The South will rise again. If it cares enough to love itself (John Archibald)
John Archibald
June 02, 2013

It started in an unremarkable way, with a note from someone disagreeing with something I’d said. Disagreement is always welcome, of course.

But the last line got me. It hit an exposed nerve like tin foil on a tooth. It circled around – it happens a lot to anyone who questions, or protests, or criticizes — to blame our disagreement on my "bias toward anything Southern."

Dang it. That’s hittin’ a Bama boy where he lives.

It’s so easy. So simple. It’s as much a Southern tradition as blaming "outside agitators" for stirring up the status quo. If you don’t like somebody’s opinion, tag ’em a carpetbagger. Even if they were born in Alabaster.

I hate that Southern sensitivity. I hate that Southern sense of inferiority.

Because the South doesn’t need it. The South is magical, all on its own.

The music of the South is beautiful, from the blues of the Delta to Tuxedo Junction, from Hank Williams to Bill Monroe, from Elvis Presley to REM, from nameless mountain pickers to Sunday morning gospel choirs. You cannot love music and not love the South.

The food of the South is beautiful, from smoked pork with as many kinds of sauce as there are moods, to gumbo on the Bayou or shrimp from the Alabama coast. It is as simple as you want it to be, with the grits and the greens and the gravies. It is as fancy as Frank Stitt can make it. Either way, fresh tomatoes taste better from the Sand Mountain soil. It’s hard to love food without loving the South.

The culture of the South is beautiful. It’s a world where the melding of backgrounds, of races and ethnicities with profoundly differing views of history, cooked up a glorious cultural stew. This racial gumbo – the one people still fight so much about — is what gave us our ghost stories and gospel singers, folk artists and dirt road philosophers. It gave us literary giants, culinary geniuses and men and women who speak the English language as if it is a sweet, slow song. Our differences made us who we are. And it is beautiful.

The people of the South are beautiful. They hug when they sense you need it, punch you in the shoulder when it seems a better idea. They grow angry over injustice, as they see it, and will willingly stand to fight when it’s time to fight. But they’ll also put money they don’t have in the collection plate, or the community chest. They will help a hungry man, even if they curse about it afterward. When they look you in the eye – even when you don’t see eye to eye – they will, unfailingly, see humanity there.

The South is Tennessee Williams and William Faulkner. It is Truman Capote and Harper Bless-Her-Beautiful-Heart Lee. It is Ray Charles and Otis Redding. It is football and it is fight. It is dad gummed Wayne Flynt.

The people are beautiful. If there is a fight, it should be to keep them healthy and whole.

The South itself is beautiful. The land and sky, the lakes and mountains, the coastlines and the marshes are beautiful. If there is a fight, it should be to keep them that way.

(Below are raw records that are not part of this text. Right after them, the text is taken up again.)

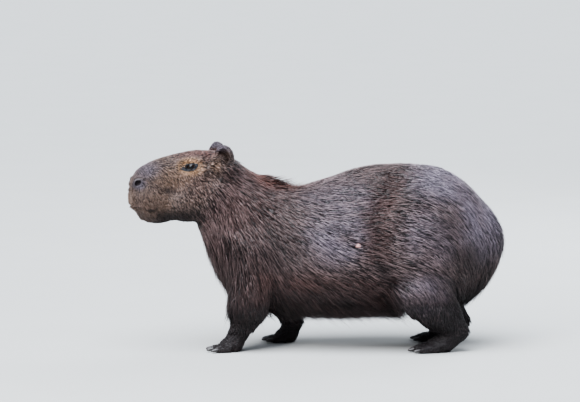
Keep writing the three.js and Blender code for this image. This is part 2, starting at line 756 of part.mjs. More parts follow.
function makeHead() {
  const skin = wrap(headField, headRings(), 36);
  const room = solidOf(swollen(skin, GAP + FLATTEST.head));
  let solid = keepAhead(solidOf(skin).simplify(FLATTEST.head), NECK_WAY, NECK_END + GAP);
  for (const [, lids] of bothSides(lidSkin())) solid = solid.add(solidOf(lids));
  const ball = new THREE.SphereGeometry(EYE.radius, 14, 8).translate(...EYE.at.toArray());
  const socket = new THREE.SphereGeometry(EYE.radius + GAP + 0.1, 14, 8).translate(...EYE.at.toArray());
  for (const [, space] of bothSides(socket)) solid = solid.subtract(solidOf(space));
  for (const [, pit] of bothSides(nostrilSkin())) solid = solid.subtract(solidOf(pit));
  solid = solid.subtract(solidOf(mouthSkin()));
  headGroup.add(meshOf("head", solid, face));
  for (const [side, geometry] of bothSides(ball)) headGroup.add(meshOf("eye_" + side, solidOf(geometry), eyeball));
  for (const [side, geometry] of bothSides(earSkin())) {
    headGroup.add(meshOf("ear_" + side, solidOf(geometry).subtract(room), ear));
  }
}

// Bends a skin round the turn of the neck: nothing moves at its start, and all of the turn is done at its end.
function bent(geometry) {
  const position = geometry.getAttribute("position");
  const point = new THREE.Vector3();
  for (let i = 0; i < position.count; i++) {
    point.fromBufferAttribute(position, i);
    const share = THREE.MathUtils.smoothstep(point.dot(NECK_WAY), NECK_START, NECK_END - 8);
    point.x -= NECK_TURNS_AT_X;
    point.applyAxisAngle(new THREE.Vector3(0, 0, 1), share * HEAD_TURN);
    point.x += NECK_TURNS_AT_X;
    position.setXYZ(i, ...point);
  }
  return geometry;
}

function makeNeck() {
  const axis = places([[-60, 0, 330], [-190, 0, 385], [-330, 0, 482]], 26);
  const turned = NECK_WAY.clone().applyAxisAngle(new THREE.Vector3(0, 0, 1), HEAD_TURN);
  const onPlane = NECK_WAY.clone().multiplyScalar(NECK_END);
  onPlane.x -= NECK_TURNS_AT_X;
  onPlane.applyAxisAngle(new THREE.Vector3(0, 0, 1), HEAD_TURN);
  onPlane.x += NECK_TURNS_AT_X;
  let solid = keepAhead(solidOf(bent(wrap(coreField, axis, 28))), NECK_WAY, NECK_START + GAP);
  solid = keepBehind(solid, turned, onPlane.dot(turned));
  const rows = places([[-205, 0, 385], [-330, 0, 478]], NECK_LOCKS.rows).reverse();
  const bounds = [{ way: NECK_WAY, from: NECK_START + 2, to: NECK_END - 4 }];
  const locks = lockSkins(torsoField, rows, bounds, NECK_LOCKS, 11).map((lock) => solidOf(bent(lock)));
  return meshOf("neck", wasm.Manifold.union([solid, ...locks]), coat);
}

function makeTorso() {
  const axis = places([[424, 0, 338], [250, 0, 330], [60, 0, 315], [-90, 0, 330], [-230, 0, 410]], 34);
  const skin = wrap(coreField, rounded(axis, [11, 24, 38, 52, 66, 80], true), 30);
  const rows = places([[400, 0, 338], [250, 0, 330], [60, 0, 315], [-90, 0, 330], [-185, 0, 378]], BODY_LOCKS.rows);
  const bounds = [{ way: NECK_WAY, from: -1000, to: NECK_START - 2 }];
  const locks = lockSkins(torsoField, rounded(rows, [28, 58], true), bounds, BODY_LOCKS, 7).map(solidOf);
  let solid = wasm.Manifold.union([solidOf(skin).simplify(FLATTEST.core), ...locks]);
  for (const leg of LEGS) solid = solid.add(keepAbove(solidOf(legSkin(leg)), leg.parted));
  solid = keepBehind(solid, NECK_WAY, NECK_START);
  for (const leg of LEGS) {
    solid = solid.subtract(keepBelow(solidOf(swollen(legSkin(leg))), leg.parted + GAP));
  }
  return meshOf("torso", solid, coat);
}

// A leg, its foot and its claws.
function makeLeg(leg) {
  const group = new THREE.Group();
  const whole = keepBehind(keepBelow(solidOf(legSkin(leg)), leg.parted), NECK_WAY, NECK_START);
  group.add(meshOf("leg_" + leg.name, keepAbove(whole, ANKLE_CUT + GAP), shank));
  let foot = keepAbove(keepBelow(footSolid(leg), ANKLE_CUT), 0);
  toesOf(leg).forEach((toe, i) => {
    const claw = clawSkin(toe);
    foot = foot.subtract(solidOf(swollen(claw)));
    group.add(meshOf(`claw_${leg.name}_${i + 1}`, solidOf(claw), horn));
  });
  group.add(meshOf("foot_" + leg.name, foot, sole, 0.2));
  return group;
}

const capybara = new THREE.Group();
makeHead();
capybara.add(headPivot, makeNeck(), makeTorso());
for (const leg of LEGS) capybara.add(makeLeg(leg));

// The origin is on the floor, under the middle of the animal.
const reach = new THREE.Box3().setFromObject(capybara, true);
const middle = reach.getCenter(new THREE.Vector3());
capybara.position.set(-middle.x, -middle.y, -reach.min.z);

export default capybara;
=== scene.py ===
"""A life-size capybara that stands still, dressed in skin, coat, eyes, lids, ears and claws."""

import math

import bmesh
import bpy
import numpy as np
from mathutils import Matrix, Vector
from mathutils.bvhtree import BVHTree
from mathutils.kdtree import KDTree


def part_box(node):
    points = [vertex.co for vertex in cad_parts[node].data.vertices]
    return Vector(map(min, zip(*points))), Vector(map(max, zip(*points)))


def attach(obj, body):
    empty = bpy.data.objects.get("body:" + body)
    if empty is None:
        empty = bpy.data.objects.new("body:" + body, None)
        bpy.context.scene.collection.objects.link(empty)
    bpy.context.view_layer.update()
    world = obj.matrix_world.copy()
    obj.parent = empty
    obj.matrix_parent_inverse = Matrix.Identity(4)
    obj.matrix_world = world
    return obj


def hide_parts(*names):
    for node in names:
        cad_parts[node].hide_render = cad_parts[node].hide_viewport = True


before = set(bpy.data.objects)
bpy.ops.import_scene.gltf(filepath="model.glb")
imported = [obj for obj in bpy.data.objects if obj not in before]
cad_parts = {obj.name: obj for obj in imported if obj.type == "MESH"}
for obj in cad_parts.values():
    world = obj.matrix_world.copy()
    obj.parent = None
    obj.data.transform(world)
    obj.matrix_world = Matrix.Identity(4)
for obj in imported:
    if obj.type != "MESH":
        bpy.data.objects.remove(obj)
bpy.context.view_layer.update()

bl_info = {
    "name": "Capybara",
    "version": (1, 0, 0),
    "blender": (4, 5, 0),
    "location": "View3D > Sidebar > Capybara",
    "description": "Dresses a standing capybara in skin, coat, eyes and claws",
    "category": "Object",
}

# The body faces -X and its left side is towards -Y. The head is turned to its left about an upright line.
HEAD_TURN = math.radians(11)
TURNS_AT_X = -0.169
LEGS = [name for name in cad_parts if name.startswith("leg_")]
FEET = [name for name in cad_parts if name.startswith("foot_")]
CLAWS = [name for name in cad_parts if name.startswith("claw_")]
EARS = ["ear_left", "ear_right"]
EYES = ["eye_left", "eye_right"]
FLESH = ["head", "neck", "torso", *LEGS, *FEET]

# Places on the head before it is turned, for its right side; the left side has y the other way.
EYE_AT = (-0.3944, 0.0526, 0.5625)
EYE_WAY = (-0.26, 0.95, 0.16)
NOSTRIL_AT = (-0.557, 0.043, 0.5165)
EAR_AT = (-0.294, 0.061, 0.588)
MOUTH = [(-0.577, 0.0, 0.446), (-0.544, 0.044, 0.437), (-0.516, 0.055, 0.434), (-0.491, 0.061, 0.428)]

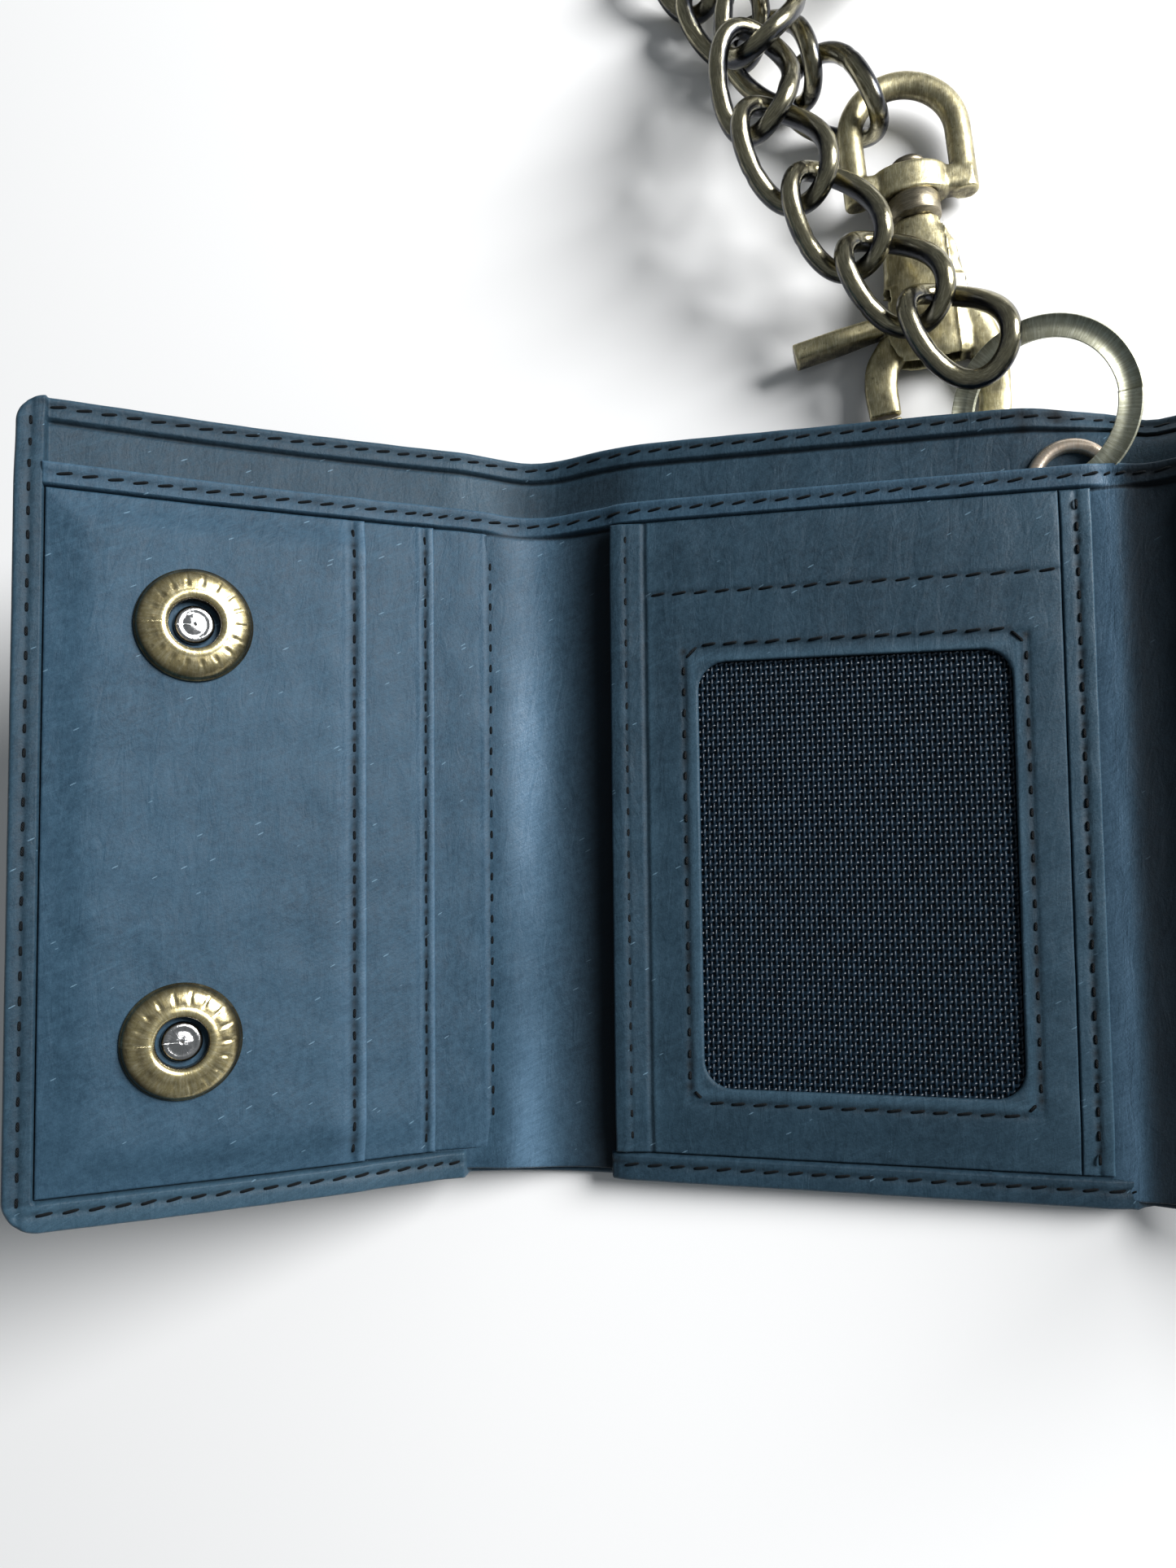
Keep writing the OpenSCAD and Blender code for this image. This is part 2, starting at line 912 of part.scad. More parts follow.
module swivel_rivet() {
    color([0.35, 0.3, 0.22])
        on_clasp() {
            translate([0, shaft_y0, 0])
                rotate([-90, 0, 0])
                    cylinder(h = loop_bar_y + bar_r + 2 * air - shaft_y0, r = shaft_r - 2 * eps,
                             $fn = fn_bore);
            translate([0, collar_y + gap, 0])
                rotate([-90, 0, 0])
                    difference() {
                        cylinder(h = loop_bar_y - bar_r - air - collar_y - gap, r = collar_r,
                                 $fn = fn_bore);
                        through(shaft_r - 3 * eps, 0, loop_bar_y - collar_y, fn_bore);
                    }
            translate([0, loop_bar_y + bar_r + air, 0])
                rotate([-90, 0, 0])
                    cylinder(h = rivet_head_t, r = rivet_head_r, $fn = fn_pin);
        }
}

module gate_pin() {
    color([0.35, 0.3, 0.22])
        on_clasp()
            translate([pivot.x, pivot.y, -body_t / 2])
                cylinder(h = body_t, r = pivot_r, $fn = fn_pin);
}

// The gate's arm, which fills the gap in the hook's ring
module gate_arm() {
    intersection() {
        linear_extrude(gate_t)
            hook_ring();
        translate([pivot.x, pivot.y, -over])
            cylinder(h = gate_t + 2 * over, r = gate_reach, $fn = fn_ring);
        translate([-reach, -reach, -over])
            cube([reach - hook_r + hook_rod, reach + arm_top, gate_t + 2 * over]);
    }
}

// Gate and thumb lever in one casting, turning on the pin
module gate_lever() {
    color([0.58, 0.5, 0.31])
        on_clasp()
            difference() {
                translate([0, 0, -gate_t / 2])
                    union() {
                        gate_arm();
                        linear_extrude(gate_t)
                            polygon(arm_root);
                        linear_extrude(gate_t)
                            polygon(lever_root);
                        translate(pivot)
                            cylinder(h = gate_t, r = hub_r, $fn = fn_bore);
                        translate(lever_tip)
                            cylinder(h = gate_t, r = lever_r, $fn = fn_pin);
                    }
                translate(pivot)
                    through(pivot_r + bore_clear, -gate_t / 2, gate_t, fn_pin);
                translate([pivot.x, pivot.y, -gate_t / 2 - over])
                    cylinder(h = over + spring_seat_t, r = spring_seat_r, $fn = fn_pin);
            }
}

// Two coils of the spring that closes the gate
module gate_spring() {
    color([0.6, 0.6, 0.62])
        on_clasp()
            translate([pivot.x, pivot.y, -gate_t / 2 + air + spring_wire_r])
                for (i = [0:1])
                    translate([0, 0, i * spring_pitch])
                        rotate_extrude($fn = fn_pin)
                            translate([spring_r, 0])
                                circle(spring_wire_r, $fn = fn_wire);
}

cover_centre();
lining_centre();
inner_wall_centre();
id_pocket();
id_window_mesh();
divider_strip();
eyelet();
eyelet_washer();
cover_fold_left();
cover_fold_right();
inner_fold_left();
inner_fold_right();
stitching_centre();
cover_left();
lining_left();
inner_wall_left();
card_pocket_back();
card_pocket_middle();
card_pocket_front();
snap_sockets();
snap_posts();
stitching_left();
cover_right();
lining_right();
inner_wall_right();
right_pocket_back();
right_pocket_middle();
right_pocket_front();
snap_studs();
stud_rivets();
stitching_right();
key_ring();
swivel_loop();
clasp_hook();
swivel_rivet();
gate_pin();
gate_lever();
gate_spring();
for (i = [1:19])
    chain_link(i);
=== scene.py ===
"""Chain wallet: leather, thread, mesh window and metal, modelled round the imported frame.

Lengths are in millimetres until a mesh is made. A place on the leather is (u, v, w): u runs
across the opened wallet with 0 at the left fold, v runs up it and w is the height over the
cover's back. lay() turns that into the row frame, round both folds.
"""
import json
import math
import bpy
import numpy as np
from mathutils import Matrix, Vector


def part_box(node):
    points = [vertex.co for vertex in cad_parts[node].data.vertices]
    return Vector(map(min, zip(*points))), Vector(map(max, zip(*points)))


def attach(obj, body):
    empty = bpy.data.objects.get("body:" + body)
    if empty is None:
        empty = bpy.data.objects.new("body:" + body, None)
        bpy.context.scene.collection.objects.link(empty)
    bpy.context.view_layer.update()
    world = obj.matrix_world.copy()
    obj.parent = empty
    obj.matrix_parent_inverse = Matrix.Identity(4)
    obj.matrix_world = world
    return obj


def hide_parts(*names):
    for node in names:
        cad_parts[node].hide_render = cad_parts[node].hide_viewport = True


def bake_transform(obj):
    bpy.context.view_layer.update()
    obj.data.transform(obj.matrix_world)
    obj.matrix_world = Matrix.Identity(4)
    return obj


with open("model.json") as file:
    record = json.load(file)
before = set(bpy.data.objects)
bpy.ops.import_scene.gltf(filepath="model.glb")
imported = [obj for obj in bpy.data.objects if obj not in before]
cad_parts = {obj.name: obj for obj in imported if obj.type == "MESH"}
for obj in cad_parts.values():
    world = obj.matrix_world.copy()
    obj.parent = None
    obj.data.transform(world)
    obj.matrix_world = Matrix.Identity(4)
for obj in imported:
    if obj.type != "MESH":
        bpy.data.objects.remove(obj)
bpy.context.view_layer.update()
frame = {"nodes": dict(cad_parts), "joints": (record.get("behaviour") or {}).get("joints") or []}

MM = 0.001
UP = np.array([0.0, 0.0, 1.0])
rng = np.random.default_rng(7)


def unit(vectors):
    return vectors / np.linalg.norm(vectors, axis=-1, keepdims=True)


def rows(*columns):
    """One row of numbers per point, from broadcast columns."""
    return np.stack(np.broadcast_arrays(*columns), -1).reshape(-1, len(columns))


def where(mask, a, b):
    return np.where(mask[..., None], a, b)


# ---- the wallet's own frame

LEAN = math.radians(3.8)        # the middle panel lies on the hook and the ring
HALF = 54.0                     # half the wallet's height
MID = 92.0                      # width of the middle panel: u of the right fold
LEFT_END = -66.0
RIGHT_END = 170.0
LEFT_RISE = math.radians(36)
RIGHT_RISE = math.radians(30)
BEND_LEFT = (14.0, 19.0)        # how far a fold's curve reaches to each side of it
BEND_RIGHT = (5.0, 13.0)
SPLIT = 46.0                    # u where the left and right sheets of a long layer meet
COVER_T = 1.2
CENTRE_X0 = 10.0                # u where the CAD's middle part of the cover begins

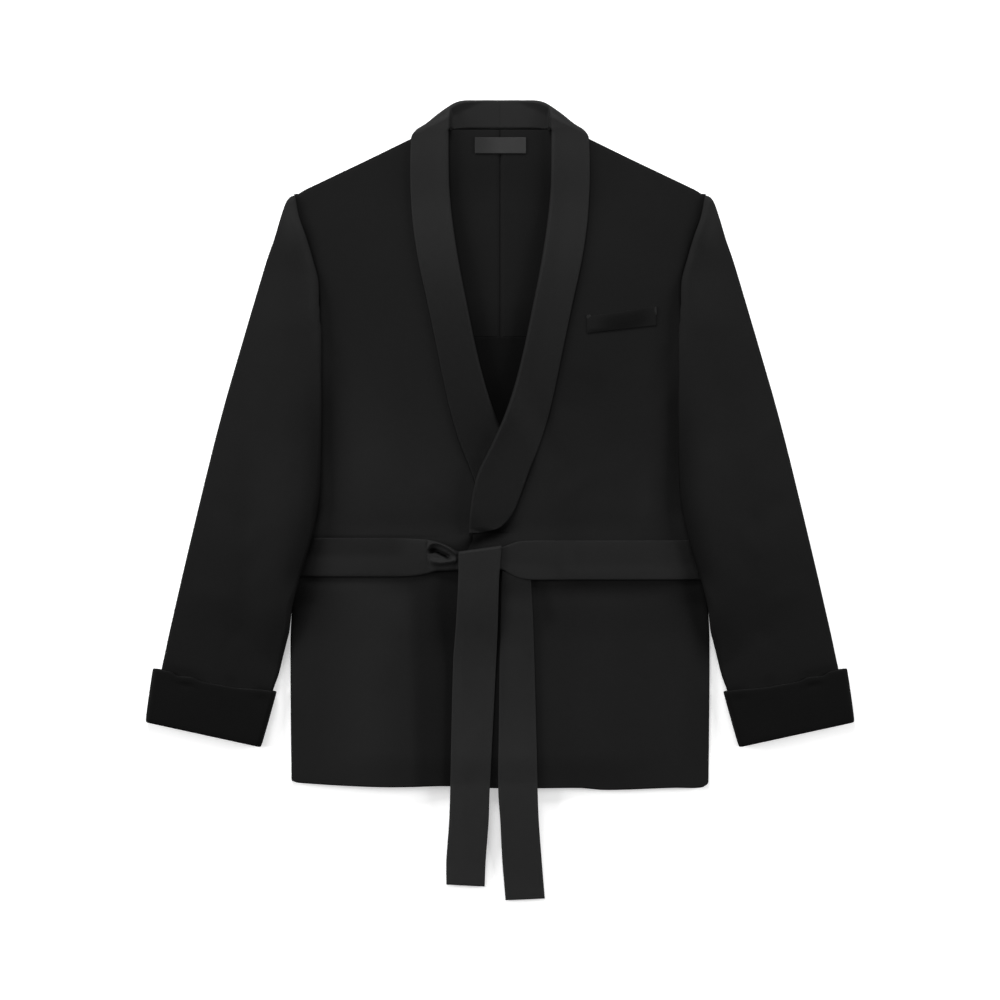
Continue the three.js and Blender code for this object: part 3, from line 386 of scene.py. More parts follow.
def turnedEnd(edge, inward, fold, top):
    # Turned end of each row: a half circle under the edge and a run below it, as far as turn says
    def place(start, way, distance):
        return start + way * np.asarray(distance)[..., None]

    def height(at):
        return (top(at[..., 0], at[..., 1]) - fold["floor"](at[..., 0], at[..., 1])) / 2

    radius = np.maximum(height(place(edge, inward, height(edge))), 0.5)
    full = place(edge, inward, radius)
    runWay, run = inward, fold["run"] + 0 * radius
    if "target" in fold:
        toTarget = fold["target"] - full
        run = np.where(fold["turn"] > 0, np.linalg.norm(toTarget, axis=1), run)
        runWay = toTarget / np.maximum(np.linalg.norm(toTarget, axis=1), 1e-6)[:, None]
    length = fold["turn"] * (math.pi * radius + run)
    centre = place(edge, inward, radius * np.sin(np.minimum(length / radius, math.pi / 2)))
    topZ = top(centre[:, 0], centre[:, 1])[:, None]
    arc = (math.pi * radius)[:, None]

    def at(distance):
        angle = np.clip(distance / radius[:, None], 0, math.pi)
        past = np.maximum(distance - arc, 0)
        spot = place(centre[:, None], inward[:, None], -radius[:, None] * np.sin(angle))
        spot = place(spot, runWay[:, None], past)
        under = fold["floor"](spot[..., 0], spot[..., 1])
        return np.concatenate([spot, np.where(
            past > 0, under, topZ - radius[:, None] * (1 - np.cos(angle)))[..., None]], axis=2)

    arcShare = (math.pi * radius / (math.pi * radius + run))[:, None]
    around = arcShare * np.linspace(0, 1, fold["arcSteps"] + 1)[1:]
    beyond = mix(arcShare, 1, np.linspace(0, 1, fold["runSteps"] + 1)[1:])
    return {"length": length, "centre": centre, "at": at, "steps": np.concatenate([around, beyond], axis=1)}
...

The South needs no inferiority complex, no knee-jerk leap at criticism. Those who allow themselves to stew in the juices of regional disappointment, who refuse to cast a critical eye at their own back yard for fear of what they’ll see, simply do not see the South as I see it.

Southern Pride has nothing to do with fighting "outside agitators" or the so-called northern aggressors. It means loving the South enough to protect it. Even when it must protect it from itself.